EXERCISE:
Copy out every line exactly as given.

DATA EXTRACT:
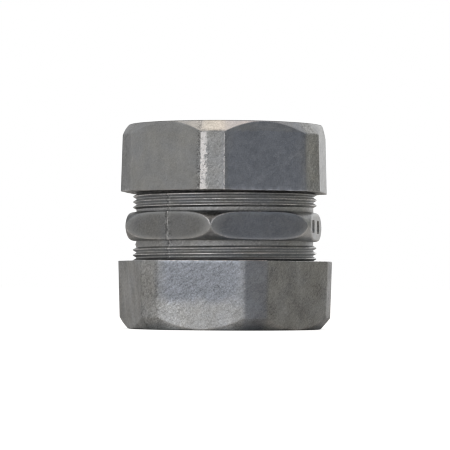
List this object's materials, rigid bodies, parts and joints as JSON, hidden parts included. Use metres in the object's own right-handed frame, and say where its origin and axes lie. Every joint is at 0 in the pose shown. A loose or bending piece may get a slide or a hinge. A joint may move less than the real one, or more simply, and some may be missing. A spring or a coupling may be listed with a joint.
{
  "type": "conduit compression coupling",
  "caption": "Straight compression coupling for thin-wall conduit: threaded cast body with a wrench band, a twelve-faced gland nut on each end, and split gripping rings inside.",
  "frame": {"origin": "centre of the bore, half way between the two ends", "axes": "+Z along the conduit, out of the upper socket; +X to the right and +Y to the back as the picture shows the object"},
  "size_m": [0.0726, 0.0732, 0.069],
  "materials": {
    "cast_zinc": "dull grey as-cast zinc alloy, fine grain, lightly burnished edges",
    "plated_steel": "zinc-plated spring steel, satin",
    "seal_rubber": "matt black moulded rubber"
  },
  "bodies": {
    "body": {"center_body": "cast_zinc"},
    "upper_washer": {"upper_slip_washer": "plated_steel"},
    "upper_nut": {"upper_compression_nut": "cast_zinc", "upper_sealing_ring": "seal_rubber"},
    "upper_grip": {"upper_gripping_ring": "plated_steel"},
    "lower_washer": {"lower_slip_washer": "plated_steel"},
    "lower_nut": {"lower_compression_nut": "cast_zinc", "lower_sealing_ring": "seal_rubber"},
    "lower_grip": {"lower_gripping_ring": "plated_steel"}
  },
  "joints": [
    {"name": "upper_washer_slide", "type": "slide", "parent": "body", "child": "upper_washer", "axis": [0, 0, 1], "range_m": [-0.00227, 0.00635]},
    {"name": "upper_nut_turn", "type": "hinge", "parent": "upper_washer", "child": "upper_nut", "pos_m": [0, 0, 0.023], "axis": [0, 0, 1], "range_deg": [-450, 1260]},
    {"name": "upper_grip_slide", "type": "slide", "parent": "body", "child": "upper_grip", "axis": [0, 0, 1], "range_m": [-0.0023, 0.0064]},
    {"name": "lower_washer_slide", "type": "slide", "parent": "body", "child": "lower_washer", "axis": [0, 0, -1], "range_m": [-0.00227, 0.00635]},
    {"name": "lower_nut_turn", "type": "hinge", "parent": "lower_washer", "child": "lower_nut", "pos_m": [0, 0, -0.023], "axis": [0, 0, -1], "range_deg": [-450, 1260]},
    {"name": "lower_grip_slide", "type": "slide", "parent": "body", "child": "lower_grip", "axis": [0, 0, -1], "range_m": [-0.0023, 0.0064]}
  ],
  "couplings": [
    {"joint": "upper_nut_turn", "follows": "upper_washer_slide", "rad_per_m": 3463.2},
    {"joint": "upper_grip_slide", "follows": "upper_washer_slide", "ratio": 1},
    {"joint": "lower_nut_turn", "follows": "lower_washer_slide", "rad_per_m": 3463.2},
    {"joint": "lower_grip_slide", "follows": "lower_washer_slide", "ratio": 1}
  ]
}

THE RESULT:
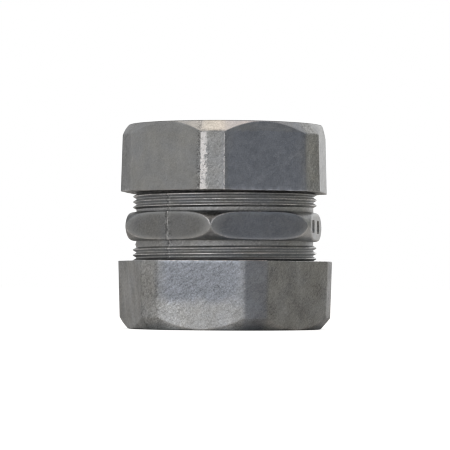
List this object's materials, rigid bodies, parts and joints as JSON, hidden parts included. Use metres in the object's own right-handed frame, and say where its origin and axes lie. Every joint is at 0 in the pose shown. A loose or bending piece may get a slide or a hinge. A joint may move less than the real one, or more simply, and some may be missing. A spring or a coupling may be listed with a joint.
{
  "type": "conduit compression coupling",
  "caption": "Straight compression coupling for thin-wall conduit: threaded cast body with a wrench band, a twelve-faced gland nut on each end, and split gripping rings inside.",
  "frame": {"origin": "centre of the bore, half way between the two ends", "axes": "+Z along the conduit, out of the upper socket; +X to the right and +Y to the back as the picture shows the object"},
  "size_m": [0.0726, 0.0732, 0.069],
  "materials": {
    "cast_zinc": "dull grey as-cast zinc alloy, fine grain, lightly burnished edges",
    "plated_steel": "zinc-plated spring steel, satin",
    "seal_rubber": "matt black moulded rubber"
  },
  "bodies": {
    "body": {"center_body": "cast_zinc"},
    "upper_washer": {"upper_slip_washer": "plated_steel"},
    "upper_nut": {"upper_compression_nut": "cast_zinc", "upper_sealing_ring": "seal_rubber"},
    "upper_grip": {"upper_gripping_ring": "plated_steel"},
    "lower_washer": {"lower_slip_washer": "plated_steel"},
    "lower_nut": {"lower_compression_nut": "cast_zinc", "lower_sealing_ring": "seal_rubber"},
    "lower_grip": {"lower_gripping_ring": "plated_steel"}
  },
  "joints": [
    {"name": "upper_washer_slide", "type": "slide", "parent": "body", "child": "upper_washer", "axis": [0, 0, 1], "range_m": [-0.00227, 0.00635]},
    {"name": "upper_nut_turn", "type": "hinge", "parent": "upper_washer", "child": "upper_nut", "pos_m": [0, 0, 0.023], "axis": [0, 0, 1], "range_deg": [-450, 1260]},
    {"name": "upper_grip_slide", "type": "slide", "parent": "body", "child": "upper_grip", "axis": [0, 0, 1], "range_m": [-0.0023, 0.0064]},
    {"name": "lower_washer_slide", "type": "slide", "parent": "body", "child": "lower_washer", "axis": [0, 0, -1], "range_m": [-0.00227, 0.00635]},
    {"name": "lower_nut_turn", "type": "hinge", "parent": "lower_washer", "child": "lower_nut", "pos_m": [0, 0, -0.023], "axis": [0, 0, -1], "range_deg": [-450, 1260]},
    {"name": "lower_grip_slide", "type": "slide", "parent": "body", "child": "lower_grip", "axis": [0, 0, -1], "range_m": [-0.0023, 0.0064]}
  ],
  "couplings": [
    {"joint": "upper_nut_turn", "follows": "upper_washer_slide", "rad_per_m": 3463.2},
    {"joint": "upper_grip_slide", "follows": "upper_washer_slide", "ratio": 1},
    {"joint": "lower_nut_turn", "follows": "lower_washer_slide", "rad_per_m": 3463.2},
    {"joint": "lower_grip_slide", "follows": "lower_washer_slide", "ratio": 1}
  ]
}